ROWS:
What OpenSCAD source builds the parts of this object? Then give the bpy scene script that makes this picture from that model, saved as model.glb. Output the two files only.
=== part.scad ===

...

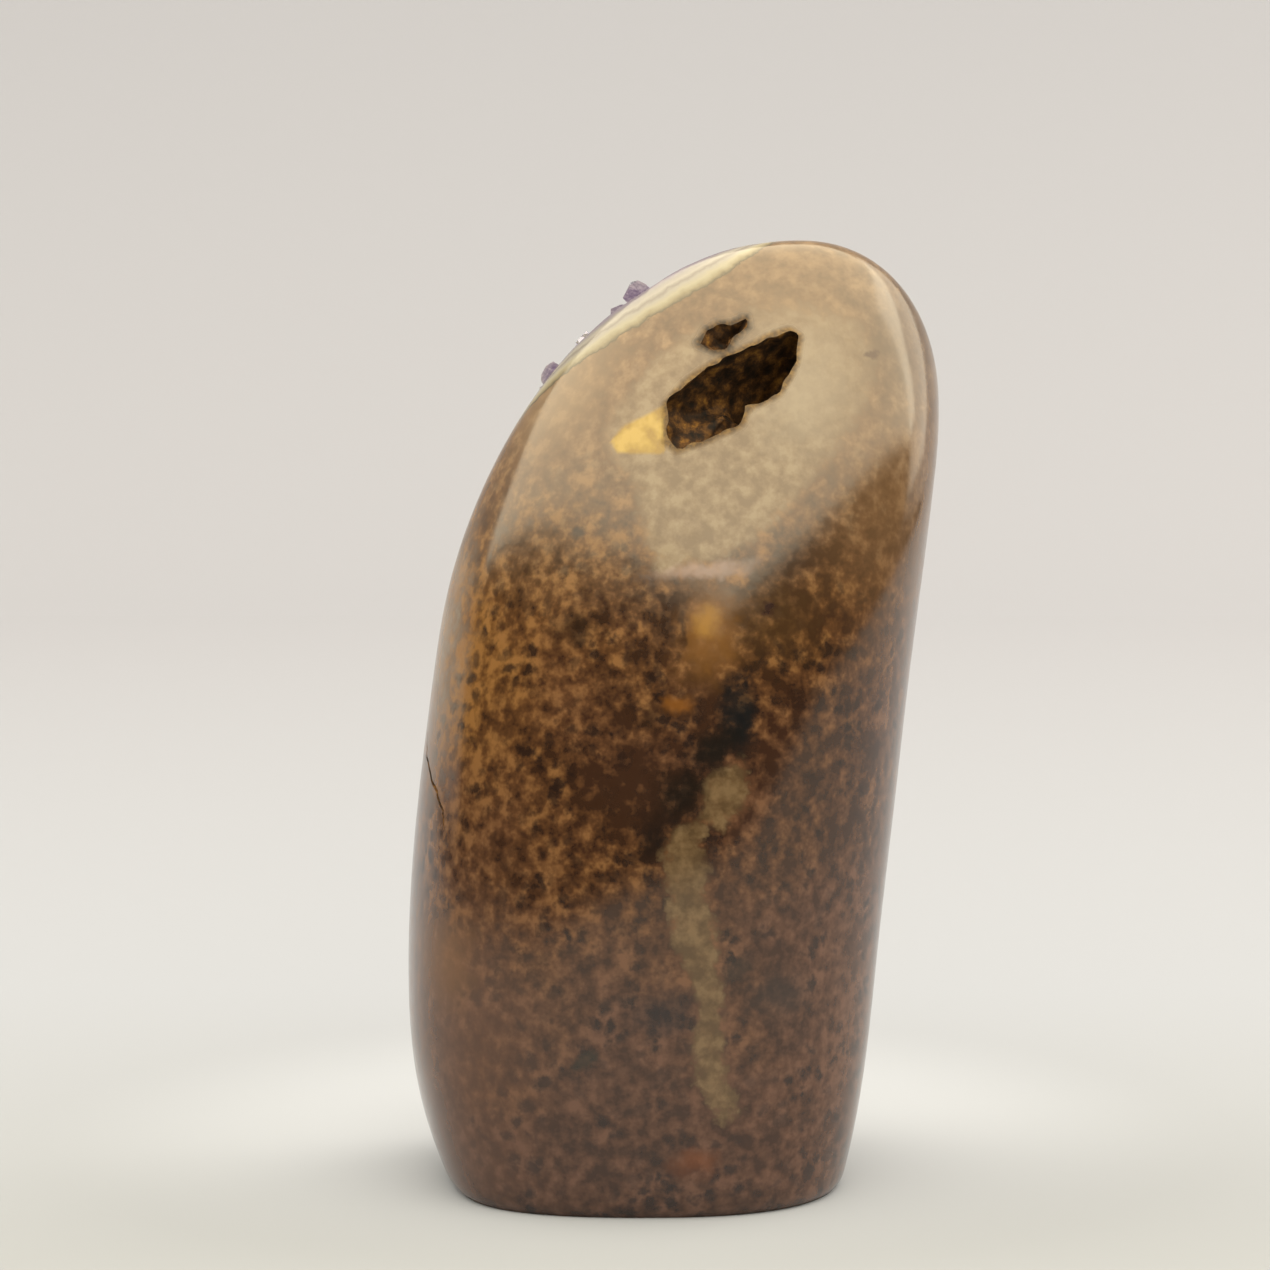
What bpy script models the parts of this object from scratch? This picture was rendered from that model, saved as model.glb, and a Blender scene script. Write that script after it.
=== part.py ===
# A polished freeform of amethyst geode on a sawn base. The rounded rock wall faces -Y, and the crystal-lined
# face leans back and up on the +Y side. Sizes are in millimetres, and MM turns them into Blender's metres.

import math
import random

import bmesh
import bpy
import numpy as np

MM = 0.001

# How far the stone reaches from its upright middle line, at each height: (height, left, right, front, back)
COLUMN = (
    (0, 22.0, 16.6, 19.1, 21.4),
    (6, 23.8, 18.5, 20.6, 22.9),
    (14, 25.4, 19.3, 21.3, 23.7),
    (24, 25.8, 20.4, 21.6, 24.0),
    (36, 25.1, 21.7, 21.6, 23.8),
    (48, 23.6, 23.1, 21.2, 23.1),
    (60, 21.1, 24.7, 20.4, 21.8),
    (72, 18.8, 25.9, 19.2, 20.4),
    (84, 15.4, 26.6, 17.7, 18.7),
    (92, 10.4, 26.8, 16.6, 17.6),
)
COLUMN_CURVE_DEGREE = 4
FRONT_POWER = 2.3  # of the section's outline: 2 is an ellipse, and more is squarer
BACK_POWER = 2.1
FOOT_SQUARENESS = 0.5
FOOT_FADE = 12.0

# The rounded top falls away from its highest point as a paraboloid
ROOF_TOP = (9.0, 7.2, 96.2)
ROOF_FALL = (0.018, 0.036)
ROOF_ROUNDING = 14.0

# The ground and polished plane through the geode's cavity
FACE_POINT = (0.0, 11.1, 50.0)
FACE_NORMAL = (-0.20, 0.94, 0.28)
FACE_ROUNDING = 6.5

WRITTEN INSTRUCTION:
From the entries, report each line that includes the word "scene".

CORRECT RESPONSE:
What OpenSCAD source builds the parts of this object? Then give the bpy scene script that makes this picture from that model, saved as model.glb. Output the two files only.
What bpy script models the parts of this object from scratch? This picture was rendered from that model, saved as model.glb, and a Blender scene script. Write that script after it.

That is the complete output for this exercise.